Alte und neue Ressentiments
Gleichzeitig sprießten alte und neue Ressentiments. Paris fühlte sich bevormundet, sogar erpresst durch die deutsche Aufnahmebereitschaft, die Frankreich dazu zwingen könnte, einen Teil der Migranten zu übernehmen. Besonders für die vorbehaltlose Aufnahme von vorwiegend muslimischen Flüchtlingen fehlt in der französischen Öffentlichkeit nach neun islamistischen Attentaten in acht Monaten jedes Verständnis. Die erneut aufkeimende Angst vor einer deutschen Dominanz in Europa, gar vor einem deutschen Europa drückte sich im Bild von Angela Merkel als der "Kaiserin Europas" aus - einer Steigerung des Bismarck-Vergleichs, schließlich in der Warnung vor einem "Berliner Diktat".
Vorwurf der Gesinnungsethik
Es gab auch Lob für die deutsche Aufnahmebereitschaft von denjenigen, von linker Seite, die an die französische Asyltradition erinnern wollen. Bei den regierenden Sozialisten herrscht jedoch Pragmatismus vor.
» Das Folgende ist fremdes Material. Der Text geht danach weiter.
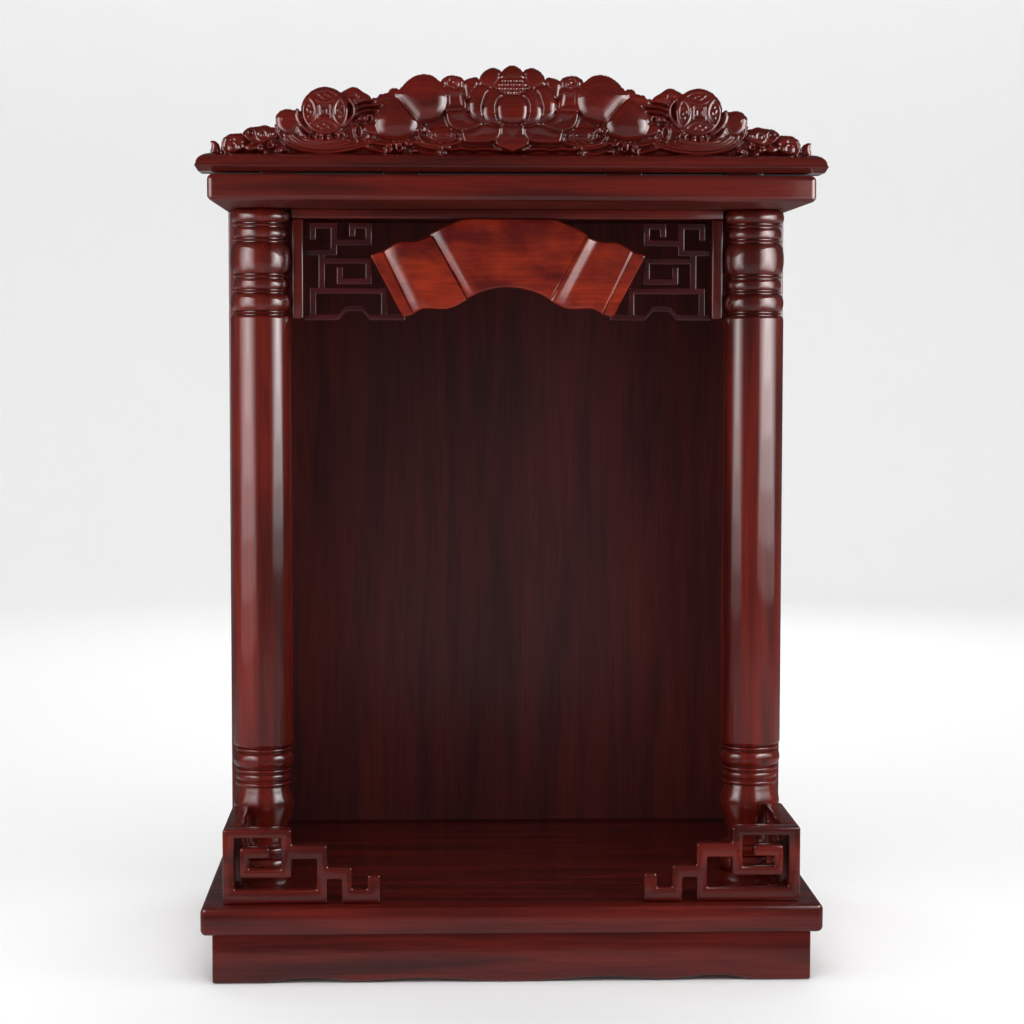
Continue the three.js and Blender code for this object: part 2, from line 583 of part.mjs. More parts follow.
// [across, up, half width, half height, lean in degrees, stand]
const crestLobes = [
  [213, 4.8, 8.4, 9.4, 0, 6], [200, 12.6, 8, 7.6, 0, 7], [189.5, 12.8, 8, 7.6, 0, 6.5],
  [171, 20.5, 9.2, 13, -8, 8], [121.2, 41.4, 9.6, 9, 12, 6], [99.5, 37, 7.5, 8.6, 20, 5],
  [114, 25, 9, 7, 20, 5], [107, 12, 8, 7, -20, 6], [160.5, 20.5, 4.6, 4, 0, 7], [147, 11.6, 5, 3.6, 0, 6],
  [130, 12.8, 5, 3.8, 0, 6], [119.5, 15, 5, 6, 30, 6.5], [92, 40, 9, 8.5, 25, 6],
  [89, 26, 16.4, 15, 0, 7.5], [66.8, 41, 18.2, 19.2, 0, 10.5], [46.2, 53.4, 7.4, 6.4, 0, 6.5],
  [42, 40.5, 7.4, 9, 0, 6], [34, 51, 7, 7, 0, 4.5], [0, 58.4, 8.8, 9, 0, 6], [15.8, 57.6, 9, 8, -20, 6],
  [0, 48.6, 15.5, 5.4, 0, 8], [28.3, 36, 9, 15, 6, 7.5], [17, 34, 9, 14, 4, 9], [0, 32, 10.3, 11, 0, 10.5],
  [36.4, 24.5, 13.8, 8, 14, 7], [23.4, 14.6, 14.2, 8, 8, 8], [53, 13.6, 13.4, 6, 0, 6],
  [71, 17.4, 6, 5, 0, 6.5], [68, 7, 7, 5, -20, 5], [92, 6.4, 9, 4.6, 10, 5], [56, 2.4, 7, 3.6, 0, 6],
  [176, 4.5, 7, 4.4, 0, 5], [186, 4, 7, 4, 0, 5],
];
const crestLeaf = [[215, 0], [228.6, 0], [226, 3], [230, 9], [223, 6.6], [219, 8], [215, 5]];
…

Zum Beispiel bei Ministerpräsident Valls mit seiner Kritik, dass Politik nicht mit "Gesinnungsethik" betrieben werden könne.
Selbst eine Ikone der Sozialisten wie der frühere Justizminister Robert Badinter stellt nüchtern fest, dass Frankreich aus wirtschaftlichen Gründen keine weiteren Flüchtlinge aufnehmen könne.
Flüchtlinge für die Wirtschaft
Die Kritik an Deutschland beschränkt sich nicht auf die von der deutschen Politik entfaltete Sogwirkung, sondern steigert sich in den Verdacht, dass Deutschland dabei seine eigenen wirtschaftlichen Interessen im Auge haben könnte, wenn es relativ gut ausgebildete und qualifizierte Flüchtlinge für seinen Arbeitsmarkt gewinnen und die übrigen, besonders aus Afrika, den europäischen Partnern überlassen wolle. Der Chef des militärischen Geheimdienstes dürfte damit zumindest Kreisen der Wirtschaft aus dem Herzen gesprochen haben, die seit langem ihre mangelnde Konkurrenzfähigkeit gegenüber Deutschland beklagen.
Mit der Wiedereinführung der Grenzkontrollen, auch zu Frankreich, verprellte die Kanzlerin die Franzosen zusätzlich. Hollande fühlte sich düpiert, hatte er sich doch den Forderungen der eigenen Opposition nach Grenzkontrollen und der Revision von Schengen standhaft widersetzt und sich von Brüssel abringen lassen, ein Kontingent von 20 Prozent der in der EU aufzuteilenden 120.000 Flüchtlinge aufzunehmen. Mehr denn je erschien die deutsche Kanzlerin nun als die eigentlich dominierende Figur in Europa, und dazu noch unstet und zu jeder taktischen Volte bereit.
Trotz aller Gipfel-Kompromisse: Wenn zunehmend von einer Isolierung Deutschlands in Europa die Rede ist, so gilt das inzwischen nicht nur aus britischer, polnischer oder ungarischer Sicht, sondern immer deutlicher auch mit Blick auf unseren angeblich so zuverlässigen Partner Frankreich.
Klaus Manfrass hat seit Anfang der 1960er-Jahre in Paris gelebt und mehr als 30 Jahre am Deutschen Historischen Institut Paris im Bereich Zeitgeschichte gearbeitet. Besonders geprägt hat ihn seine Zeit im heutigen Maison Heinrich-Heine der damaligen Cité Universitaire. Das deutsche Haus wurde noch vor dem Elysée-Vertrag eingeweiht und ist ein wichtiges Element deutsch-französischer Universitätskontakte. Später arbeitete Klaus Manfrass für die DGAP (Deutsche Gesellschaft für Auswärtige Politik). Ende 2006 verließ er Paris und lebt jetzt im Ruhestand in Oberbayern.